As one Australian official put it, the goal is not perfection, but delay by pushing social media use to a later, more resilient stage of development

Voices From Parents

Many parents interviewed across Australian media describe the ban as a welcome reset.

“It’s taken the pressure off. Before, I felt like the bad guy saying no — now it’s just the rule.”
— Parent of a 13-year-old, Queensland (reported sentiment)

Others say it has improved family dynamics:

“We’re arguing less about screen time. The decision isn’t personal anymore.”
— Parent of two teens, New South Wales (reported sentiment)

Supporters argue that voluntary controls failed, and regulation was the only way to force meaningful change from platforms

Voices From Teens

Teen reactions are more mixed and more revealing.

Some feel relief:

“Honestly, it’s kind of nice not feeling like I have to keep up with everything.”
— 14-year-old student, Melbourne (reported sentiment)

Others feel cut off:

“That’s how we organize our lives. It’s where everything happens.”
— 15-year-old student, Sydney (reported sentiment)

Many teens admit they are still accessing social platforms through workarounds, such as older siblings’ accounts or false birthdates which raises questions about how durable the ban will be long-term

The Upside: What Supporters Point To

1. Fewer under-16 accounts
Early enforcement shows platforms responding quickly, something critics say never happened under self-regulation.

2. Reduced algorithmic exposure
Younger teens are less exposed to engagement-driven feeds that amplify comparison, outrage, and harmful content.

3. Cultural signal
Australia has reframed social media as an adult product, not a default childhood experience — influencing policy conversations globally

The Downsides: What Critics Worry About

1. Circumvention is easy
Teens are digitally fluent, and enforcement gaps remain obvious.

2. Loss of positive connection
For some young people, especially those who are shy, neurodivergent, or marginalized, social platforms provide genuine community.

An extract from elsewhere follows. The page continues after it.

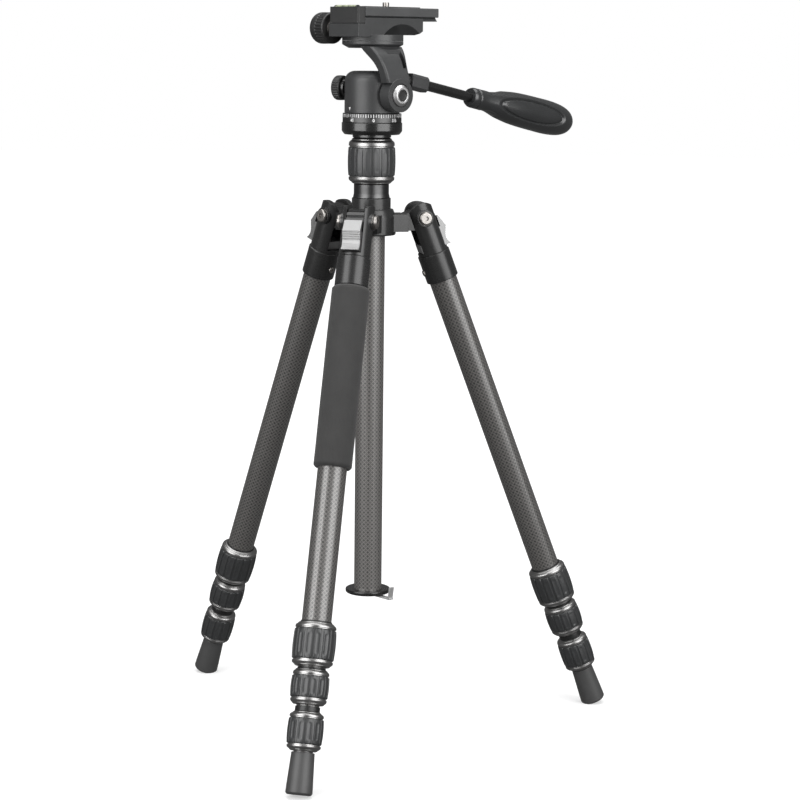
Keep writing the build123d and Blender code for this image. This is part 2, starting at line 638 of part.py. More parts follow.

3. Shift to riskier spaces
Experts warn that teens may migrate to smaller, less-moderated platforms where harms are harder to detect.

4. One-size-fits-all policy
Critics argue the ban removes parental choice and oversimplifies complex mental-health trends

The Bigger Picture

Australia’s experiment is still in its infancy. Even supporters acknowledge that no single law can “fix” youth mental health — but they argue this policy buys time and forces accountability from tech companies.

As one educator summarized:

“This won’t solve everything. But doing nothing clearly wasn’t working either.”
— Secondary school principal, Victoria (reported sentiment)

Why the World Is Watching

Governments across Europe, Asia, and North America are closely monitoring Australia’s results. Whether this model spreads will depend on what the next year reveals about teen wellbeing, behavior, and unintended effects.

One thing is already clear: the era of treating social media as a neutral or harmless product for children is over.